- _WHAT IS ASKED_
Quote the whole listing word for word, please.

╭─ SOURCE EXCERPT

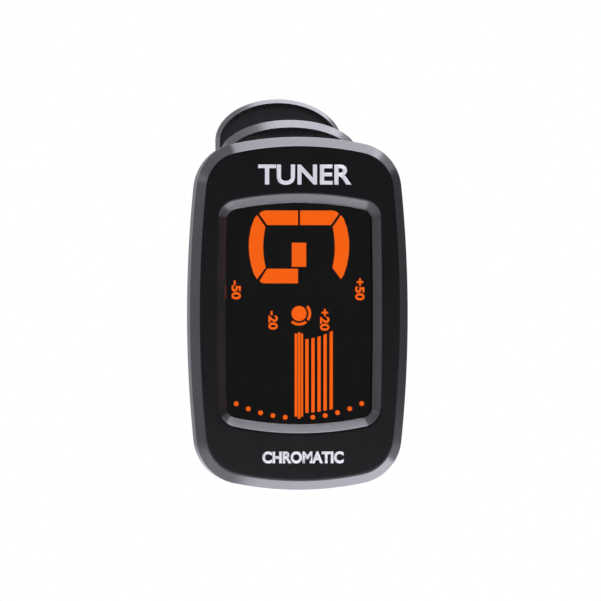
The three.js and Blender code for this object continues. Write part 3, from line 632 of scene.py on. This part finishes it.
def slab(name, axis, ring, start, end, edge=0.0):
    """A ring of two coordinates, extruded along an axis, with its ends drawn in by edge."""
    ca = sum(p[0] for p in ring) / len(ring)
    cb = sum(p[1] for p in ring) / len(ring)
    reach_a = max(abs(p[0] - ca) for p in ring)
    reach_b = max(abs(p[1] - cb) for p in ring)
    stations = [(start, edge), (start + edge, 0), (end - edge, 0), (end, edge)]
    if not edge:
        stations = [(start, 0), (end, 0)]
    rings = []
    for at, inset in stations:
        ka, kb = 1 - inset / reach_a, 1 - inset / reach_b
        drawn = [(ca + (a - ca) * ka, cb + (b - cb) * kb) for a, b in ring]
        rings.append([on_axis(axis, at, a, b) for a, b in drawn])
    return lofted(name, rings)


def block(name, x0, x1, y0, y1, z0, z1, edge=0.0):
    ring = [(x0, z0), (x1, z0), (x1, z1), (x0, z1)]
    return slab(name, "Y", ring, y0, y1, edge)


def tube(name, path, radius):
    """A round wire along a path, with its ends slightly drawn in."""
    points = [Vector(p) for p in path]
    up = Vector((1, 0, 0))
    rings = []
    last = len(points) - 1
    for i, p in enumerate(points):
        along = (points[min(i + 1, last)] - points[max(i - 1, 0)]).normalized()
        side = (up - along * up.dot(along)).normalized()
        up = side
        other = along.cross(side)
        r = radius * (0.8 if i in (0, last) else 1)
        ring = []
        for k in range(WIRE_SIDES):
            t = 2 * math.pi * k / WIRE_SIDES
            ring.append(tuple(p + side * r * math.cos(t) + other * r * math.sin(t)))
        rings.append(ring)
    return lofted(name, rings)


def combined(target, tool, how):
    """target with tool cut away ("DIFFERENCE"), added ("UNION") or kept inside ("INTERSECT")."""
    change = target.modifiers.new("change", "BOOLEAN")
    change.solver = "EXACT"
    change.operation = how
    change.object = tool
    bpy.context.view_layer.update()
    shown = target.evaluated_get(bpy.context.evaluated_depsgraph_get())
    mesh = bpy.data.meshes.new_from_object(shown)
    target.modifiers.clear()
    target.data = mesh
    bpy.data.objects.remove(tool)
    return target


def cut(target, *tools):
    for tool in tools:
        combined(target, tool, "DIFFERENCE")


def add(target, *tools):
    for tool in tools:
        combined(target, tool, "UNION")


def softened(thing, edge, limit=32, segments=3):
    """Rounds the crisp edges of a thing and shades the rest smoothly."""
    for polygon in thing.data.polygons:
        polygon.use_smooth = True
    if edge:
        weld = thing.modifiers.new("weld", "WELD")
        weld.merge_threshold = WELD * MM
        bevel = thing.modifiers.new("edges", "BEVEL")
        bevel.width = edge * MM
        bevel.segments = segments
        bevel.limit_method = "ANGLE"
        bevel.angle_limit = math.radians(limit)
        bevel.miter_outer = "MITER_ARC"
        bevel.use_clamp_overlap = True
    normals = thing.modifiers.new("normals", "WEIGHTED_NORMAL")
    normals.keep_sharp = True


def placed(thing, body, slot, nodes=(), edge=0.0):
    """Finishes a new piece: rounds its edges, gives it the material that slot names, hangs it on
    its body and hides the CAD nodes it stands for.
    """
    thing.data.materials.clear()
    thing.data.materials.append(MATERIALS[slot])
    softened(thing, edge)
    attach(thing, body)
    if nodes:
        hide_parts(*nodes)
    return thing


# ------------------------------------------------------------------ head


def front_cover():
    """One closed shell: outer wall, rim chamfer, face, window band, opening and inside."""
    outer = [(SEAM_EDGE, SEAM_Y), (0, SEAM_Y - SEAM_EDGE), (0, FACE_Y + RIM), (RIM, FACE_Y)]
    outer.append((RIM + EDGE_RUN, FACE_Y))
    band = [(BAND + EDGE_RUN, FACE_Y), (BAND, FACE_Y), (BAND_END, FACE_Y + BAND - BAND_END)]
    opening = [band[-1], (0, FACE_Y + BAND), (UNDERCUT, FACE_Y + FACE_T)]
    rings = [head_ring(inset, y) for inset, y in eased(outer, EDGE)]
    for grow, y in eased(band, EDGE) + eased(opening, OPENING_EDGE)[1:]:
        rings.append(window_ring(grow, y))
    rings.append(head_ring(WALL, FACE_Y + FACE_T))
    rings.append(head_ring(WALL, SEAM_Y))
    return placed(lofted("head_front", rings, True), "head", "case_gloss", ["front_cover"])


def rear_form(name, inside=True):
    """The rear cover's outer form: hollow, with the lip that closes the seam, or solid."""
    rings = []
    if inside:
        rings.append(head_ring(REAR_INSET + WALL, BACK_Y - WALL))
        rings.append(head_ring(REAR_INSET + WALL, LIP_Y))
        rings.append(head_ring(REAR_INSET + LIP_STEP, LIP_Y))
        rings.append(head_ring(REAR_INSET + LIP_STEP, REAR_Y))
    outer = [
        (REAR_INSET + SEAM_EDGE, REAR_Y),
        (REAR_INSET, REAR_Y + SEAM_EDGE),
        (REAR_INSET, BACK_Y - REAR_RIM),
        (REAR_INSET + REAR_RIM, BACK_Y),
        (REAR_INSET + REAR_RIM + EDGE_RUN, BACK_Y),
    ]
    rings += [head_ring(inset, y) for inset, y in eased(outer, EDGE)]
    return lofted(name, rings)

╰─

- _SOLUTION TO THE EXERCISE_
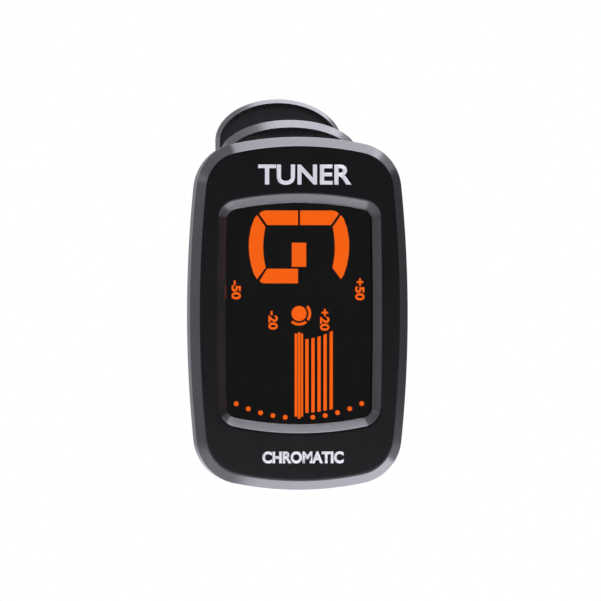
The three.js and Blender code for this object continues. Write part 3, from line 632 of scene.py on. This part finishes it.
def slab(name, axis, ring, start, end, edge=0.0):
    """A ring of two coordinates, extruded along an axis, with its ends drawn in by edge."""
    ca = sum(p[0] for p in ring) / len(ring)
    cb = sum(p[1] for p in ring) / len(ring)
    reach_a = max(abs(p[0] - ca) for p in ring)
    reach_b = max(abs(p[1] - cb) for p in ring)
    stations = [(start, edge), (start + edge, 0), (end - edge, 0), (end, edge)]
    if not edge:
        stations = [(start, 0), (end, 0)]
    rings = []
    for at, inset in stations:
        ka, kb = 1 - inset / reach_a, 1 - inset / reach_b
        drawn = [(ca + (a - ca) * ka, cb + (b - cb) * kb) for a, b in ring]
        rings.append([on_axis(axis, at, a, b) for a, b in drawn])
    return lofted(name, rings)


def block(name, x0, x1, y0, y1, z0, z1, edge=0.0):
    ring = [(x0, z0), (x1, z0), (x1, z1), (x0, z1)]
    return slab(name, "Y", ring, y0, y1, edge)


def tube(name, path, radius):
    """A round wire along a path, with its ends slightly drawn in."""
    points = [Vector(p) for p in path]
    up = Vector((1, 0, 0))
    rings = []
    last = len(points) - 1
    for i, p in enumerate(points):
        along = (points[min(i + 1, last)] - points[max(i - 1, 0)]).normalized()
        side = (up - along * up.dot(along)).normalized()
        up = side
        other = along.cross(side)
        r = radius * (0.8 if i in (0, last) else 1)
        ring = []
        for k in range(WIRE_SIDES):
            t = 2 * math.pi * k / WIRE_SIDES
            ring.append(tuple(p + side * r * math.cos(t) + other * r * math.sin(t)))
        rings.append(ring)
    return lofted(name, rings)


def combined(target, tool, how):
    """target with tool cut away ("DIFFERENCE"), added ("UNION") or kept inside ("INTERSECT")."""
    change = target.modifiers.new("change", "BOOLEAN")
    change.solver = "EXACT"
    change.operation = how
    change.object = tool
    bpy.context.view_layer.update()
    shown = target.evaluated_get(bpy.context.evaluated_depsgraph_get())
    mesh = bpy.data.meshes.new_from_object(shown)
    target.modifiers.clear()
    target.data = mesh
    bpy.data.objects.remove(tool)
    return target


def cut(target, *tools):
    for tool in tools:
        combined(target, tool, "DIFFERENCE")


def add(target, *tools):
    for tool in tools:
        combined(target, tool, "UNION")


def softened(thing, edge, limit=32, segments=3):
    """Rounds the crisp edges of a thing and shades the rest smoothly."""
    for polygon in thing.data.polygons:
        polygon.use_smooth = True
    if edge:
        weld = thing.modifiers.new("weld", "WELD")
        weld.merge_threshold = WELD * MM
        bevel = thing.modifiers.new("edges", "BEVEL")
        bevel.width = edge * MM
        bevel.segments = segments
        bevel.limit_method = "ANGLE"
        bevel.angle_limit = math.radians(limit)
        bevel.miter_outer = "MITER_ARC"
        bevel.use_clamp_overlap = True
    normals = thing.modifiers.new("normals", "WEIGHTED_NORMAL")
    normals.keep_sharp = True


def placed(thing, body, slot, nodes=(), edge=0.0):
    """Finishes a new piece: rounds its edges, gives it the material that slot names, hangs it on
    its body and hides the CAD nodes it stands for.
    """
    thing.data.materials.clear()
    thing.data.materials.append(MATERIALS[slot])
    softened(thing, edge)
    attach(thing, body)
    if nodes:
        hide_parts(*nodes)
    return thing


# ------------------------------------------------------------------ head


def front_cover():
    """One closed shell: outer wall, rim chamfer, face, window band, opening and inside."""
    outer = [(SEAM_EDGE, SEAM_Y), (0, SEAM_Y - SEAM_EDGE), (0, FACE_Y + RIM), (RIM, FACE_Y)]
    outer.append((RIM + EDGE_RUN, FACE_Y))
    band = [(BAND + EDGE_RUN, FACE_Y), (BAND, FACE_Y), (BAND_END, FACE_Y + BAND - BAND_END)]
    opening = [band[-1], (0, FACE_Y + BAND), (UNDERCUT, FACE_Y + FACE_T)]
    rings = [head_ring(inset, y) for inset, y in eased(outer, EDGE)]
    for grow, y in eased(band, EDGE) + eased(opening, OPENING_EDGE)[1:]:
        rings.append(window_ring(grow, y))
    rings.append(head_ring(WALL, FACE_Y + FACE_T))
    rings.append(head_ring(WALL, SEAM_Y))
    return placed(lofted("head_front", rings, True), "head", "case_gloss", ["front_cover"])


def rear_form(name, inside=True):
    """The rear cover's outer form: hollow, with the lip that closes the seam, or solid."""
    rings = []
    if inside:
        rings.append(head_ring(REAR_INSET + WALL, BACK_Y - WALL))
        rings.append(head_ring(REAR_INSET + WALL, LIP_Y))
        rings.append(head_ring(REAR_INSET + LIP_STEP, LIP_Y))
        rings.append(head_ring(REAR_INSET + LIP_STEP, REAR_Y))
    outer = [
        (REAR_INSET + SEAM_EDGE, REAR_Y),
        (REAR_INSET, REAR_Y + SEAM_EDGE),
        (REAR_INSET, BACK_Y - REAR_RIM),
        (REAR_INSET + REAR_RIM, BACK_Y),
        (REAR_INSET + REAR_RIM + EDGE_RUN, BACK_Y),
    ]
    rings += [head_ring(inset, y) for inset, y in eased(outer, EDGE)]
    return lofted(name, rings)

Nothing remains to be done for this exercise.